None of these efforts by the recording industry has put a single nickel into the pockets of a musician. And none of these efforts has slowed the spread of peer-to-peer ("P2P") file sharing. More Americans have used file-sharing software than voted for the President.

But we are paying a price. Responding to pressure from the entertainment industry, the University of Wyoming is now monitoring and recording all university Internet traffic. One hundred Naval Academy cadets have been disciplined for file-sharing. Investment in innovative P2P companies has dried up. Some members of Congress, addled by a steady diet of propaganda and campaign contributions from the entertainment industries, have suggested that the answer might be to expel, or even jail, college students.
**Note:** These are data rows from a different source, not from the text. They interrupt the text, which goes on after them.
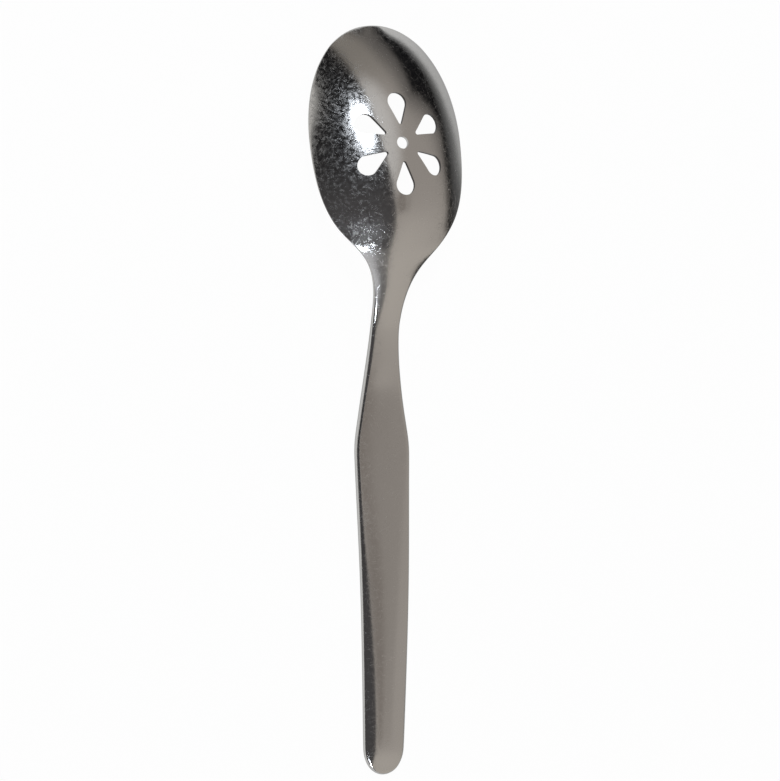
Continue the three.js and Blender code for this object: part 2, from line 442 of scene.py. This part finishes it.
def add_prism(radius, corners, reach, place):
    """A round punch, upright at its place."""
    bpy.ops.mesh.primitive_cylinder_add(
        vertices=corners, radius=radius * MM, depth=reach * MM, location=Vector(place) * MM)


def punches():
    """The seven punches of the flower, joined, square to the rim and through the bowl's back."""
    reach = 2 * BOWL_DEPTH
    tools = []
    add_prism(EYE_RADIUS, EYE_CORNERS, reach, (0, 0, 0))
    tools.append(bpy.context.object)
    round_place = (0, PETAL_OUTER - PETAL_ROUND_RADIUS, 0)
    point_place = (0, PETAL_INNER + PETAL_POINT_RADIUS, 0)
    for k in range(PETALS):
        add_prism(PETAL_ROUND_RADIUS, ROUND_CORNERS, reach, round_place)
        petal = bpy.context.object
        bpy.ops.object.transform_apply(location=True)
        bpy.ops.object.mode_set(mode="EDIT")
        add_prism(PETAL_POINT_RADIUS, POINT_CORNERS, reach, point_place)
        bpy.ops.mesh.select_all(action="SELECT")
        bpy.ops.mesh.convex_hull()
        bpy.ops.object.mode_set(mode="OBJECT")
        petal.rotation_euler.z = 2 * math.pi * k / PETALS
        bpy.ops.object.transform_apply(rotation=True)
        tools.append(petal)
    for tool in tools:
        tool.select_set(True)
    bpy.context.view_layer.objects.active = tools[0]
    bpy.ops.object.join()
    punch = bpy.context.object
    punch.rotation_euler.x = -math.atan(RIM_SLOPE)
    punch.location = Vector((0, LENGTH / 2 - FLOWER_AT, height(0, FLOWER_AT))) * MM
    bpy.ops.object.transform_apply(location=True, rotation=True)
    bpy.ops.object.select_all(action="DESELECT")
    return punch


def pierced_spoon():
    """The whole spoon, pierced, on the table and in the middle of the solid's length."""
    spoon = pressed_sheet()
    round_rim(spoon)
    punch = punches()
    apply_modifier(spoon, "BOOLEAN", operation="DIFFERENCE", solver="EXACT", object=punch)
    bpy.data.objects.remove(punch)
    low = Vector(map(min, zip(*(vertex.co for vertex in spoon.data.vertices))))
    high = Vector(map(max, zip(*(vertex.co for vertex in spoon.data.vertices))))
    cad_low, cad_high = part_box("spoon")
    spoon.location = (0, (cad_low.y + cad_high.y - low.y - high.y) / 2, cad_low.z - low.z)
    bpy.ops.object.select_all(action="DESELECT")
    spoon.select_set(True)
    bpy.context.view_layer.objects.active = spoon
    bpy.ops.object.transform_apply(location=True)
    bpy.ops.object.shade_smooth_by_angle(angle=SMOOTH_ANGLE)
    return spoon


def linear(hex_colour):
    """An sRGB hex colour as linear red, green, blue and full alpha."""
    shares = [int(hex_colour[i:i + 2], 16) / 255 for i in (1, 3, 5)]
    return [c / 12.92 if c <= 0.04045 else ((c + 0.055) / 1.055) ** 2.4 for c in shares] + [1]


def add_node(tree, kind, links=None, values=None, **settings):
    """Adds a node with its settings, the values of its inputs and the links into them."""
    node = tree.nodes.new(kind)
    for name, setting in settings.items():
        setattr(node, name, setting)
    for socket, value in (values or {}).items():
        node.inputs[socket].default_value = value
    for socket, source in (links or {}).items():
        tree.links.new(source, node.inputs[socket])
    return node


# Scratches from washing and stacking: the way they run, in degrees from +X, their length and their
# spacing. Real ones are some 0.03 mm wide, so these are drawn about three times as wide to show.
SCRATCHES = (
    (24, 3.2, 0.42),
    (62, 2.2, 0.36),
    (101, 2.6, 0.40),
    (139, 3.6, 0.45),
    (172, 2.0, 0.34),
)
# How fast they change with height, their half width in the noise, and where they break off
SCRATCH_HEIGHT = 4
SCRATCH_BREADTH = 0.035
GAP_SCALE = 0.8
GONE_BELOW = 0.52
WHOLE_ABOVE = 0.67
# Their arcs: the size of the bends and how far a bend moves them
BEND_SIZE = 9
BEND_REACH = 5

# Rubbed patches, a few tenths of a millimetre to some millimetres across
RUB_SIZE = 0.9
RUB_DETAIL = 4
RUB_RAGGEDNESS = 0.7
CLEAN_BELOW = 0.4
RUBBED_ABOVE = 0.66

# Roughness of the polish, of rubbed patches left of LEFT_OF and right of RIGHT_OF, in millimetres
# from the middle, and what a scratch adds
POLISH_ROUGHNESS = 0.1
LEFT_ROUGHNESS = 0.3
RIGHT_ROUGHNESS = 0.17
LEFT_OF = -11
RIGHT_OF = -3
SCRATCH_ROUGHNESS = 0.14

# The polisher's faint waves, and the depth of each relief
WAVE_SIZE = 7
WAVE_DEPTH = 0.03
RUB_DEPTH = 0.005
SCRATCH_DEPTH = 0.003


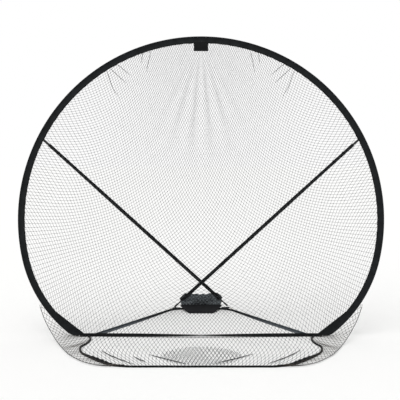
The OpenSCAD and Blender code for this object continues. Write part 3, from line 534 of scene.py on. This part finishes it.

Music fans are frustrated and alienated from the musicians they love.

The hysteria over P2P has gotten out of hand. While protecting copyright is a worthwhile endeavor, suing college students will not get artists a penny more in royalties. Conscripting cash-strapped universities to act as muscle for the entertainment industries is absurd. Putting entire universities under constant surveillance is simply unacceptable.

There is a better way.

The problem is not P2P file sharing. In fact, file sharing is a remarkable innovation that has enabled a world-wide community of music fans to build the greatest library of recorded music in the history of the world.

The problem is that artists are not getting paid. It is time to address the problem.

The right answer is obvious: we need to collect a pool of money from Internet users and agree on a fair way to divide it among the artists and copyright owners. There are many ways to do this. One interesting way is with something copyright lawyers call a "compulsory license." It might work something like this: Internet service providers (including universities) might add a flat monthly surcharge to the fees they charge for Internet access. Part of these fees would be remitted to the record labels, while some would be paid directly to the artists (who today frequently are victims of unfair contracts and crooked royalty accounting). The fees would be divided up fairly, based on popularity on the file-sharing networks, measured with sampling methods like the Neilsen ratings that respect our privacy while tabulating the P2P "charts." Having paid the fee, fans could engage in private, non-commercial file-sharing without worrying about being hunted down like criminals.

That's only one possible way to get artists paid; there are many others to choose from. Systems like this are already in place in a variety of other areas. Anyone can record a cover of a song, without having to ask permission from the song-writer, so long as they pay a standard fee per copy they sell. In the cable television arena, cable networks do not have to ask for copyright permissions in order to retransmit over-the-air programming. Instead, they simply pay a fee to those who own the copyrights in the programs. Webcasters, similarly, are allowed to play whatever they like, so long as they pay a fee set by the Library of Congress.

The university environment could be a testing ground for alternative compulsory licensing models. In exchange for standing up strongly for their users' privacy rights, universities could begin negotiating for experimental campus-wide blanket licenses for file-sharing.

After all, the reality is that file-sharing is almost certainly going to remain a fact of campus life. The debate should be about getting artists and copyright owners fairly compensated, not about how many students should be expelled or how to install surveillance equipment on campus networks.

Fred von Lohmann is a senior staff attorney at the Electronic Frontier Foundation (www.eff.org), a membership-supported nonprofit organization that defends civil liberties and free expression in the digital world.